Work required | Identify the lines that contain the word "three" and copy each one.

-- START Dataset content --

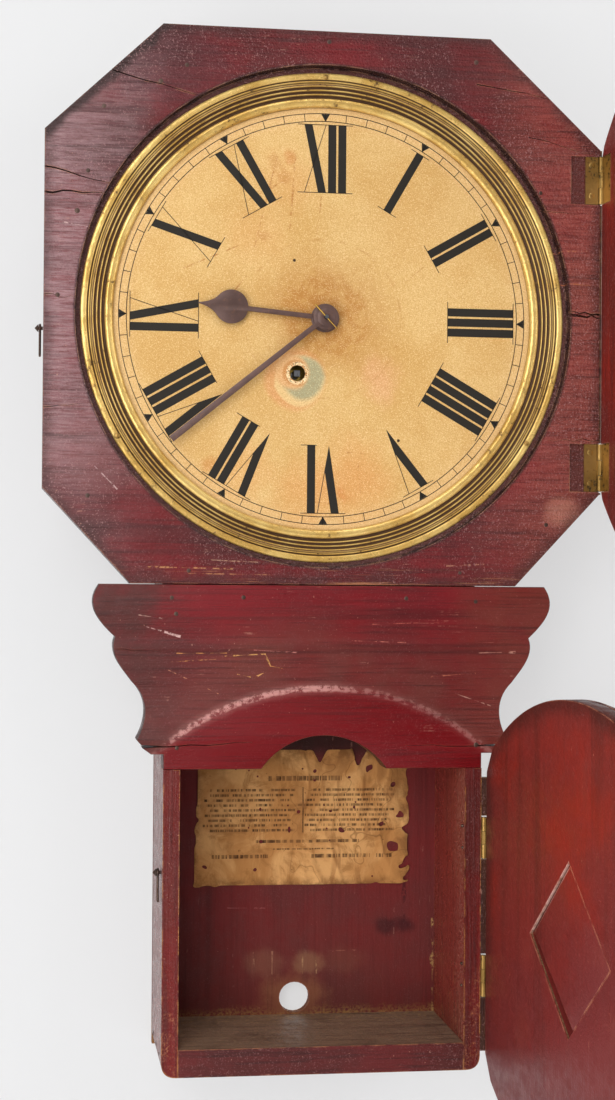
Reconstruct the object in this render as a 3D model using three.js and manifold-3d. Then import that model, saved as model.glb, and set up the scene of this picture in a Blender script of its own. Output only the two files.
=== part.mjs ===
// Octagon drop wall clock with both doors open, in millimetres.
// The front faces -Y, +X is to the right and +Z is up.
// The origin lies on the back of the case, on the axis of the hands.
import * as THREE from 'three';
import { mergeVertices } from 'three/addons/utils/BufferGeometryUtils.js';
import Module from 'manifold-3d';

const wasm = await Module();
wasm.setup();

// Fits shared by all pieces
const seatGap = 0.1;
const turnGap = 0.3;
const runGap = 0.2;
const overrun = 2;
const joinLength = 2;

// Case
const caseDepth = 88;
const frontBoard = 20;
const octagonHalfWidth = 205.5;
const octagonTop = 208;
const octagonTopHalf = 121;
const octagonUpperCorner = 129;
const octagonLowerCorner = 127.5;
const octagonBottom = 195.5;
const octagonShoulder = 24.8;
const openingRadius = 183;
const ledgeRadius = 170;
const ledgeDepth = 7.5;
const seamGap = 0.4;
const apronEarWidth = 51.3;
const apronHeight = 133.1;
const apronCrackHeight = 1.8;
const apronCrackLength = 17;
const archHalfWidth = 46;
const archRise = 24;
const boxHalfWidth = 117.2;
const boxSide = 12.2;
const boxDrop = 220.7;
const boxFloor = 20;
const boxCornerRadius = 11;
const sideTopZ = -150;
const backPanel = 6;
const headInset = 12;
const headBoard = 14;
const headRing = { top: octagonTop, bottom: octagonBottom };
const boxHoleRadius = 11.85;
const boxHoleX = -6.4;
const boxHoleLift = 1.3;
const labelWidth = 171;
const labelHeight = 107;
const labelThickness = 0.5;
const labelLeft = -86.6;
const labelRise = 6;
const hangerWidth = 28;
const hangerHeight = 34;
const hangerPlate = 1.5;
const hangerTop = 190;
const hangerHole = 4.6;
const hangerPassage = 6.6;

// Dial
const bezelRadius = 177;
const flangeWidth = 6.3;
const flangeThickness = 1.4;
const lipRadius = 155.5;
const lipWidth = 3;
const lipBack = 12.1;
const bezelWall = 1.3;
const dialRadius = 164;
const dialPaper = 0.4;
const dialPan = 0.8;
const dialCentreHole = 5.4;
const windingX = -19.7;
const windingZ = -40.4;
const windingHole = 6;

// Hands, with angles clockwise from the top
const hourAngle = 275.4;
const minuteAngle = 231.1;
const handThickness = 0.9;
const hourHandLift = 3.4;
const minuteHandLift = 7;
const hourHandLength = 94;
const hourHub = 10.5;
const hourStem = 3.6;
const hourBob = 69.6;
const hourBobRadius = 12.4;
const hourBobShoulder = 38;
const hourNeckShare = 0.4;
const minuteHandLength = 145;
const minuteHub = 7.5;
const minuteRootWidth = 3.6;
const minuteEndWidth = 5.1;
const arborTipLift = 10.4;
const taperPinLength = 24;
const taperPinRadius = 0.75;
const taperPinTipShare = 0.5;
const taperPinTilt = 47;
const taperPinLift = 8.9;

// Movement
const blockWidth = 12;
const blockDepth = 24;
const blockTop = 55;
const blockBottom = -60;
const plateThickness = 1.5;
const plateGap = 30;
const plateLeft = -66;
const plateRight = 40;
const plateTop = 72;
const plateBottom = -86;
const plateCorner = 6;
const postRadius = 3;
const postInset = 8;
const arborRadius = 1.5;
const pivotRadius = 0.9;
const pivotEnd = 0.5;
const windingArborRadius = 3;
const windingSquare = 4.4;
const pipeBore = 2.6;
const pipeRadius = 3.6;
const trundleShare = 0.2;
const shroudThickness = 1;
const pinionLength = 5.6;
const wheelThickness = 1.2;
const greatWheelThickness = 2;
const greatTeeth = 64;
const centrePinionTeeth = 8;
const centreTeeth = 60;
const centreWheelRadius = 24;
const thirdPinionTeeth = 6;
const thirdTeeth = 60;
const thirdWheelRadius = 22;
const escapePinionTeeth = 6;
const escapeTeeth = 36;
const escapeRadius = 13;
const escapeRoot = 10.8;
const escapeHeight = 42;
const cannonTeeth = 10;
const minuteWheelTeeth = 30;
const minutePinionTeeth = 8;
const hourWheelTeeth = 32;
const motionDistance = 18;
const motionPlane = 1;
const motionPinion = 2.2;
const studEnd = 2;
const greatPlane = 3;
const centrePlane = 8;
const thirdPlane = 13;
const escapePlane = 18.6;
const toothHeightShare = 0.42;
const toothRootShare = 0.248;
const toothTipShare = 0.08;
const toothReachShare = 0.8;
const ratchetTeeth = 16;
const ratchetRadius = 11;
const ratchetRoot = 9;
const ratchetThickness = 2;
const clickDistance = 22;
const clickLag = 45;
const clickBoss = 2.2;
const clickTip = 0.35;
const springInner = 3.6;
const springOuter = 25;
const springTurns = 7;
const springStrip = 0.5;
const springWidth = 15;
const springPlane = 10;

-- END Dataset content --

Correct result |
Reconstruct the object in this render as a 3D model using three.js and manifold-3d. Then import that model, saved as model.glb, and set up the scene of this picture in a Blender script of its own. Output only the two files.
import * as THREE from 'three';
import { mergeVertices } from 'three/addons/utils/BufferGeometryUtils.js';